Prendendo a riferimento i tre personaggi maschili principali si può collocare Yossef sul versante di chi utilizza il potere come mezzo di realizzazione delle proprie aspirazioni; Ismail sul versante opposto, quello di chi ha capito che non esiste discrimine tra mezzi e finalità; infine Manuel resta nel mezzo, combattuto tra le due visioni politiche, prima seguendo con convinzione Yossef, poi maturando un’atteggiamento critico, che però piuttosto che sfociare in un tardivo cambio di rotta, si concretizza nell’assunzione di responsabilità e nell’espiazione personale.
I personaggi femminili sono organici al gioco di potere maschile, ma al tempo stesso – proprio grazie a questa prossimità – possono anche sabotarlo, ovvero diventare ago della bilancia. Comunque le donne sembrano intersecare il sistema di dominazione maschile con una visione propria, non necessariamente migliore o peggiore, più o meno cinica, ma senz’altro irriducibile quanto ineludibile. Pena il fallimento delle stesse trame di potere.
Quanto ha a che vedere la creazione in letteratura di un ‘mondo’, governato da meccanismi e regole molto simili al mondo fisico di chi scrive ma in qualche modo cambiati di ‘segno’, con il processo utopico di trasformazione ‘dal basso’ del reale?
Le narrazioni sono un strumento cognitivo. Danno forma e significato alla realtà che ci circonda. Definiscono il ruolo che ci ritagliamo come “personaggi” del nostro mondo.
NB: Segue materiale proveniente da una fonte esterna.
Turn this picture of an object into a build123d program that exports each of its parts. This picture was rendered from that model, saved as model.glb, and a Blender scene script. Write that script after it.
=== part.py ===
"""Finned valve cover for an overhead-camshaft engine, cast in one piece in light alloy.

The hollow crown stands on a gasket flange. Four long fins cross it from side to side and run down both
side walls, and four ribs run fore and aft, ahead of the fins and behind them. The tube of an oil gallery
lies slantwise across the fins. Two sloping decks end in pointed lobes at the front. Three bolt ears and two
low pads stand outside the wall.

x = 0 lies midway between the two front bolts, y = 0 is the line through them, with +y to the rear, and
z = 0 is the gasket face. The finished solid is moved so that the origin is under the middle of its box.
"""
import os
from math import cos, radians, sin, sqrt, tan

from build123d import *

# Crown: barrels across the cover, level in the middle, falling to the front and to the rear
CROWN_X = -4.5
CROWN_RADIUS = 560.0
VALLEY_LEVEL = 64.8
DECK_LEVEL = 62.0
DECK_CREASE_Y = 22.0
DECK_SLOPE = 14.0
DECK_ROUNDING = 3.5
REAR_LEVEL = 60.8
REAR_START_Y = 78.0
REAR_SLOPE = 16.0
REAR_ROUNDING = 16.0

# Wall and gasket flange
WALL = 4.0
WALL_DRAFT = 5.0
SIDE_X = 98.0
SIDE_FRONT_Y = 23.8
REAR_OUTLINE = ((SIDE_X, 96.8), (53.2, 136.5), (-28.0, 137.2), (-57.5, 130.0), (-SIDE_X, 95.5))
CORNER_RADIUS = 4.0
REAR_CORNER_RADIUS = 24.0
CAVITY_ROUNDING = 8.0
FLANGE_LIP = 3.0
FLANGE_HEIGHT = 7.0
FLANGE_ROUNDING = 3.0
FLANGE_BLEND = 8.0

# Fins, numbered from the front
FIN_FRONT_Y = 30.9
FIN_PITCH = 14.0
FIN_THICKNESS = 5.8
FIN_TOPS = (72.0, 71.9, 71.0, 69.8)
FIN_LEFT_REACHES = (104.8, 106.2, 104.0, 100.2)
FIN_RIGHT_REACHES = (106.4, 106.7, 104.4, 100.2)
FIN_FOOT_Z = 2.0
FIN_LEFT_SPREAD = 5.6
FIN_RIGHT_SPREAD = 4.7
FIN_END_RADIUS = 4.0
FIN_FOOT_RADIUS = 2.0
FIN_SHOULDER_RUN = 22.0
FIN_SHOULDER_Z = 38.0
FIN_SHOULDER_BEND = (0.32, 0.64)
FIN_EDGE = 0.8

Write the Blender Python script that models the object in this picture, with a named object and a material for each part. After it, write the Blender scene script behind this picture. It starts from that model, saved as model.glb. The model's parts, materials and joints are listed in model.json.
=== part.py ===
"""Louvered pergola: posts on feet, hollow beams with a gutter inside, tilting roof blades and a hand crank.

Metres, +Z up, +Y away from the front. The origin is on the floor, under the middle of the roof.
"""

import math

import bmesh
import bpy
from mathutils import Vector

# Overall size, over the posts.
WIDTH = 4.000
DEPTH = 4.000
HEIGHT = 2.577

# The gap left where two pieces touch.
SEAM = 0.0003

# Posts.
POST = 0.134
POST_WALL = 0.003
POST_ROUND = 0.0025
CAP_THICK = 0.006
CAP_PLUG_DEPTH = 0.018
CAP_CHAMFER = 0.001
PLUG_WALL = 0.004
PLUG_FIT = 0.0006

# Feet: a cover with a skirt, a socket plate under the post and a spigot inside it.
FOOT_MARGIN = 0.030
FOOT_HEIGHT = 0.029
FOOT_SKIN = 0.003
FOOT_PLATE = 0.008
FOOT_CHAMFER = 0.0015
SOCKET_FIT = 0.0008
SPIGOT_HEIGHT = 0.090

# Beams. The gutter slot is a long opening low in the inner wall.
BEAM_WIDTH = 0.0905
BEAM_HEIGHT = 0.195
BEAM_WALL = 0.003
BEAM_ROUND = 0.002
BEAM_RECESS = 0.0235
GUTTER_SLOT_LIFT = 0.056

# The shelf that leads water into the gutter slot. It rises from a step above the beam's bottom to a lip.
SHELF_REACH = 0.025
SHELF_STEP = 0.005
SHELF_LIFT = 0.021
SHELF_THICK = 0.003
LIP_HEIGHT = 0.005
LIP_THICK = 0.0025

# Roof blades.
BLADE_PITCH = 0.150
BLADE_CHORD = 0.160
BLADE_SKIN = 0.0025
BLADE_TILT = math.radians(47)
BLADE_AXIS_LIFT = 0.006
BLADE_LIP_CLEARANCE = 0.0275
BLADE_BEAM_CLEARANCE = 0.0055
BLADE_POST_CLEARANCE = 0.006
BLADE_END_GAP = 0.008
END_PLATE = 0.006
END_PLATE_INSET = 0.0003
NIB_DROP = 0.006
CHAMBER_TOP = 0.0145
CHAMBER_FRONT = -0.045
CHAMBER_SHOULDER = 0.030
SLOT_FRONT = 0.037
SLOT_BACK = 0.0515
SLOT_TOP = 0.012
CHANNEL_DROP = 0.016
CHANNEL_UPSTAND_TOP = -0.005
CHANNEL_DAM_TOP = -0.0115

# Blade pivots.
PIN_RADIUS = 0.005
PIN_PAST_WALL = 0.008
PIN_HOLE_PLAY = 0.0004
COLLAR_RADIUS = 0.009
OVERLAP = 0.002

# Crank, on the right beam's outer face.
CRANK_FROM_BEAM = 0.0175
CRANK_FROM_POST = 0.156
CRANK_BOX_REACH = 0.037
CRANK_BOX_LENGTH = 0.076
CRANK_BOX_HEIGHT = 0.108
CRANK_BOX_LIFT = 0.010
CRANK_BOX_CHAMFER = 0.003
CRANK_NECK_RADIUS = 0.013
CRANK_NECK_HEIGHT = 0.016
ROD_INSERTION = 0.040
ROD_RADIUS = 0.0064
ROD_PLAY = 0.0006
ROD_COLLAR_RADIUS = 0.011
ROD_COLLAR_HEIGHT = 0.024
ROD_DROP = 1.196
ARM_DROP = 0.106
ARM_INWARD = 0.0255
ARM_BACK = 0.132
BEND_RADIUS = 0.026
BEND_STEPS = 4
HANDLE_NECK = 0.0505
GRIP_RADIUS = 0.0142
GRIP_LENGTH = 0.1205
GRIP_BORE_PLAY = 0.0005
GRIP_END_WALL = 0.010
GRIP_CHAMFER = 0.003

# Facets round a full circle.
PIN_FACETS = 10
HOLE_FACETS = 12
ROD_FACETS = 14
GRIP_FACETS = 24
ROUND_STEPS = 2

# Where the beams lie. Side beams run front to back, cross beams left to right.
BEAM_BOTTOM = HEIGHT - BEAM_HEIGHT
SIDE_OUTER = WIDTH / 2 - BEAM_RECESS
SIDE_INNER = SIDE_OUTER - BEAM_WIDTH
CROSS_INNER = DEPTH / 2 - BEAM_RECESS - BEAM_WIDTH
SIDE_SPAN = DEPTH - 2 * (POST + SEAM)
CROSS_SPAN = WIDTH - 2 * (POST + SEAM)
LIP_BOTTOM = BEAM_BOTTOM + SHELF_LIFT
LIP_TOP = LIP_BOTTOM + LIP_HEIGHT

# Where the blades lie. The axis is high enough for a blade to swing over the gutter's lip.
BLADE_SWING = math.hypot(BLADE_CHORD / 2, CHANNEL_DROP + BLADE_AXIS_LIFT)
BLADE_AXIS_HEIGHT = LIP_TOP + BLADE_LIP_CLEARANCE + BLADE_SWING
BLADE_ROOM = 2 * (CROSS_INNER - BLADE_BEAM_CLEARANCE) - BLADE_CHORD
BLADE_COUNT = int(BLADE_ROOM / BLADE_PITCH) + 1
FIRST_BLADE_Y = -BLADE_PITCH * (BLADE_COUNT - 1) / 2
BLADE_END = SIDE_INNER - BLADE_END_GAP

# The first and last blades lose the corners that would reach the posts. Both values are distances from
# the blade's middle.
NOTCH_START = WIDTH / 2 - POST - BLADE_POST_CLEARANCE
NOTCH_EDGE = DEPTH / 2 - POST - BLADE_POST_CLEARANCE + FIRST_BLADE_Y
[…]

Raccontare mondi possibili, svolte potenziali della Storia umana è dunque indispensabile per poter pensare alternative al presente e individuare svolte, occasioni, pertugi di futuro.
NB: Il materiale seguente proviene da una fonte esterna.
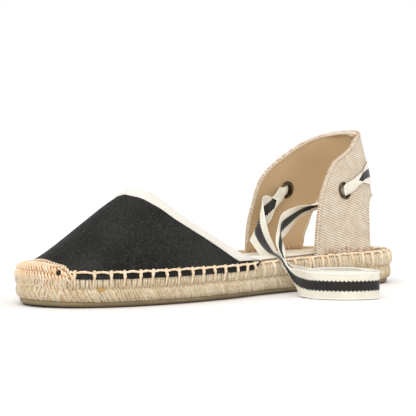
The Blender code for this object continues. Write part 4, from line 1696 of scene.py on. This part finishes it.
medial_end = [row[:6] + (-row[6], row[7]) for row in eased(STRAND_MEDIAL, 120)]
lateral_end = eased(STRAND_LATERAL, 130)
rows = wound(MEDIAL_JOINS, 1.0)[::-1] + medial_end[::-1]
rows += [through(MEDIAL_EYELET, depth, -1.0) for depth in (-1.6, -0.6, 0.6)]
rows += band(-1.0) + band(1.0)[-2::-1]
rows += [through(LATERAL_EYELET, depth, 1.0) for depth in (0.6, -0.6, -1.6)]
rows += lateral_end + wound(LATERAL_JOINS, 0.0)
RIBBON_ACROSS = 19
FOLD_LINE = 0.19
ROLL_OVERLAP = 0.13
ROLL_THIN = 2.25
ROLL_WIDE = 3.35
centres = [(Vector(row[:3]) + Vector(row[3:6])) / 2 for row in rows]
lengths = running(centres)
grid = []
for k, row in enumerate(rows):
    chord = Vector(row[3:6]) - Vector(row[:3])
    across_way = chord.normalized()
    onward = centres[min(k + 1, len(rows) - 1)] - centres[max(k - 1, 0)]
    face = onward.cross(across_way).normalized()
    rolled, fold = row[6], math.radians(row[7])
    half = min(max(0.5 * chord.length, ROLL_THIN), ROLL_WIDE)
    deep = math.sqrt(max(2 * (RIBBON_WIDE / (2 * math.pi)) ** 2 - half * half, 0.2))
    open_share = 1 - abs(rolled)
    line = []
    for share in span(-0.5, 0.5, RIBBON_ACROSS):
        turn = 2 * math.pi * (1.0 + ROLL_OVERLAP * abs(rolled)) * share
        x = open_share * share * chord.length + abs(rolled) * half * math.sin(turn)
        y = rolled * deep * (1 - math.cos(turn) - abs(rolled))
        beyond = (abs(share) - FOLD_LINE) * chord.length * open_share
        if beyond > 0 and share * fold > 0:
            x -= math.copysign(1 - math.cos(fold), share) * beyond
            y += math.sin(fold) * beyond
        line.append(centres[k] + across_way * x + face * y)
    grid.append(line)
ribbon = skin("ribbon_tie", grid)
layer = ribbon.data.uv_layers["lie"]
for face in ribbon.data.polygons:
    for loop, vertex in zip(face.loop_indices, face.vertices):
        row, i = divmod(vertex, RIBBON_ACROSS)
        layer.data[loop].uv = (i / (RIBBON_ACROSS - 1) * RIBBON_WIDE * MM, lengths[row] * MM)
walled(ribbon, RIBBON_THICK, offset=0.0)
settled(ribbon)
smooth(ribbon, 70.0)
worn(ribbon, ribbon_cloth, ["tie_back", "tie_medial", "tie_lateral", "tie_hank"])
La decostruzione dell’ ‘io politico’, così come accade per Cardoso e in parte per Nasi, salverà il mondo? Oppure è solo il primo di molteplici passaggi volti a rifondare il senso stesso della convivenza tra gli uomini?
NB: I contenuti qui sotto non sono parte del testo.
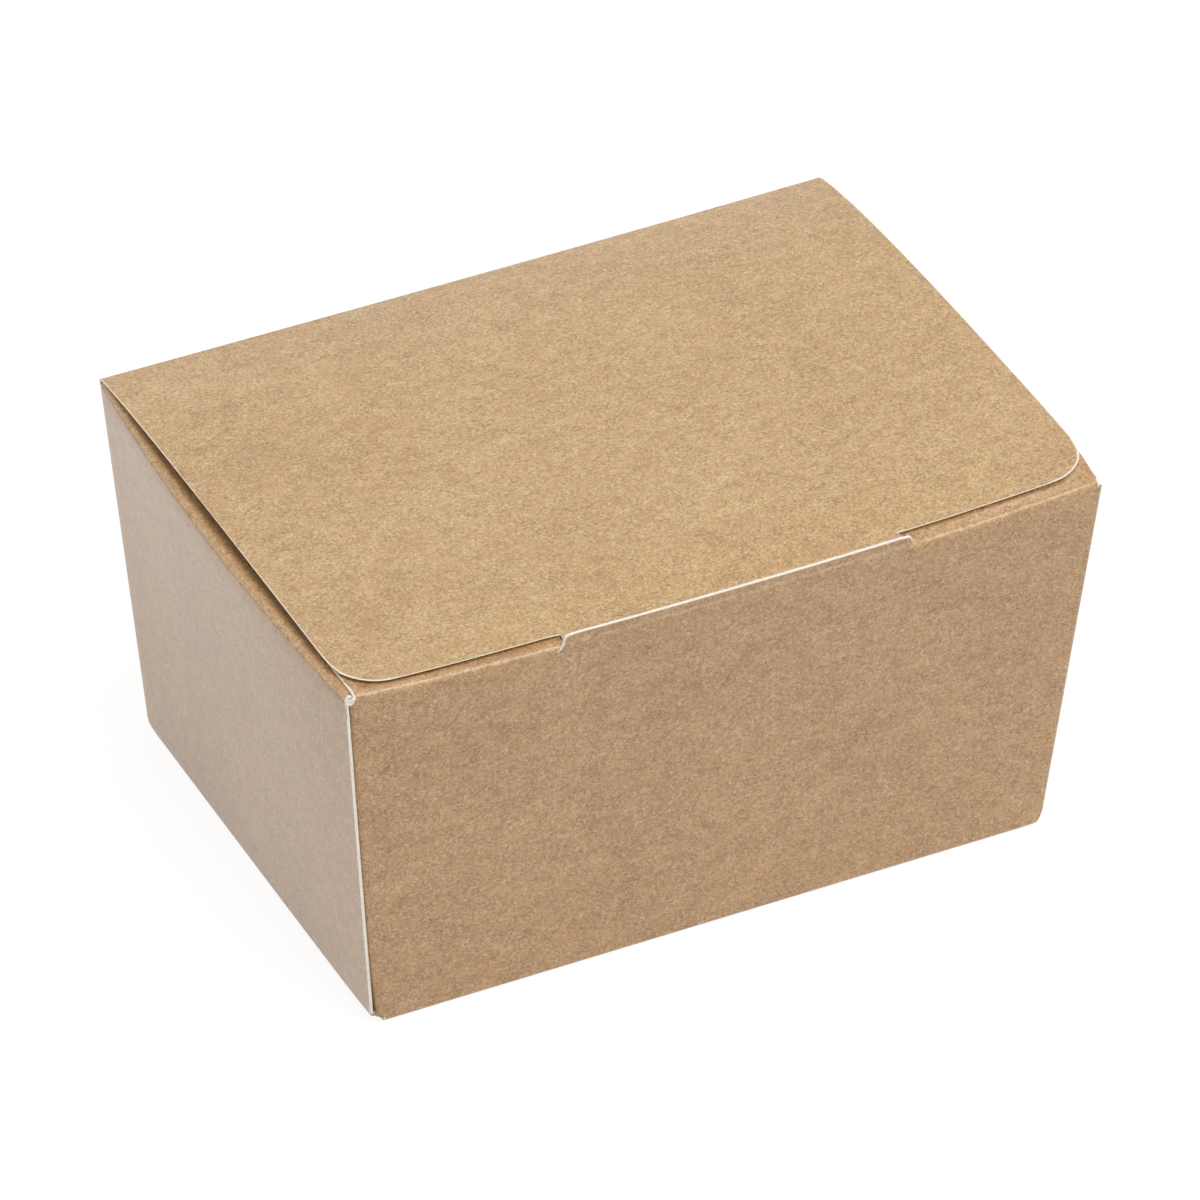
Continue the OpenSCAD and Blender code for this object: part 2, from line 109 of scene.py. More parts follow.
KRAFT, INNER, EDGE = range(3)           # material slots of a piece of board
SHARP = math.radians(42)                # faces that meet at more than this are shaded apart


def mix(a, b, f):
    return a + (b - a) * f


def wide(s):
    return s in (BACK, FRONT)


# v is a height on the wall, 0 at the floor and 1 at the top; u goes from -1 to 1 along a wall
def half_w(v):
    return mix(BASE_W, TOP_W, v) / 2


def half_d(v):
    return mix(BASE_D, TOP_D, v) / 2


def across(s, v):
    return half_w(v) if wide(s) else half_d(v)


def seam_out(v):
    return mix(SEAM_FOOT, SEAM_PROUD, math.sqrt(max(0, v)))


def groove(v):
    return GROOVE * max(0, 1 - v / GROOVE_TOP) ** 2


def proud(s, along, v):
    """How far a side wall stands out further towards its front corner."""
    if s in (LEFT, TAB):
        return seam_out(v) * (1 - along / half_d(v)) / 2
    return CORNER_PROUD * v * (1 + along / half_d(v)) / 2 if s == RIGHT else 0


def reach(s, v, along):
    inset = BOARD + GLUE + groove(v) if s == TAB else 0
    return (half_d(v) if wide(s) else half_w(v)) + proud(s, along, v) - inset


def start_at(s, v):
    return -across(s, v) + (0 if s == LEFT else FOLD_R) - (CORNER_PROUD * v if s == FRONT else 0)


def end_at(s, v):
    if s == TAB:
        return -across(s, v) + TAB_W
    return across(s, v) - FOLD_R + (seam_out(v) - BOARD - GLUE - groove(v) if s == FRONT else 0)


def bow(s):
    return FRONT_BOW if s == FRONT else 0 if s == BACK else SIDE_BOW


def belly(s, along, v):
    return bow(s) * max(0, 1 - (along / (across(s, v) - FOLD_R)) ** 2) * v * v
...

Viviamo un’epoca in cui il territorio dell’azione politica è divenuto il campo della nuda vita stessa. Lo chiarisce bene Agamben in “Homo Sacer”: non è solo il bios, la vita in qualche modo qualificata, ma la stessa zoe, la vita in sè stessa, la vita come processo biologico a costituire il centro della rete di rapporti e della catena di cause-effetti che chiamiamo “poltica”. La politica non riguarda cioè più soltanto l’Io, ma anche l’Es, per esprimerci in termini freudiani, e il Super Io, il corpo, il cibo nelle viscere e l’aria nei polmoni, il sangue, le ossa, i tendini, il modo di muoversi, di articolare la voce, i blocchi psicofisici che attraversano l’inviduo, eccetera eccetera. La decostruzione dell’io politico ottiene un individuo semplicemente incosciente delle partite che si giocano nel e attraverso il suo corpo. Non la auspichiamo e non vediamo in una tale decostruzione nessun valore palingenetico o spirituale. Non ci pare del resto che la traiettoria di Cardoso e nemmeno quella di Nasi possa essere letta in questi termini. Cardoso scopre che può essere se stesso senza compiacere un padre (un Significante-Padrone) e questa presa di coscienza ha un valore politico in sè. Nasi, semplicemente, fallisce.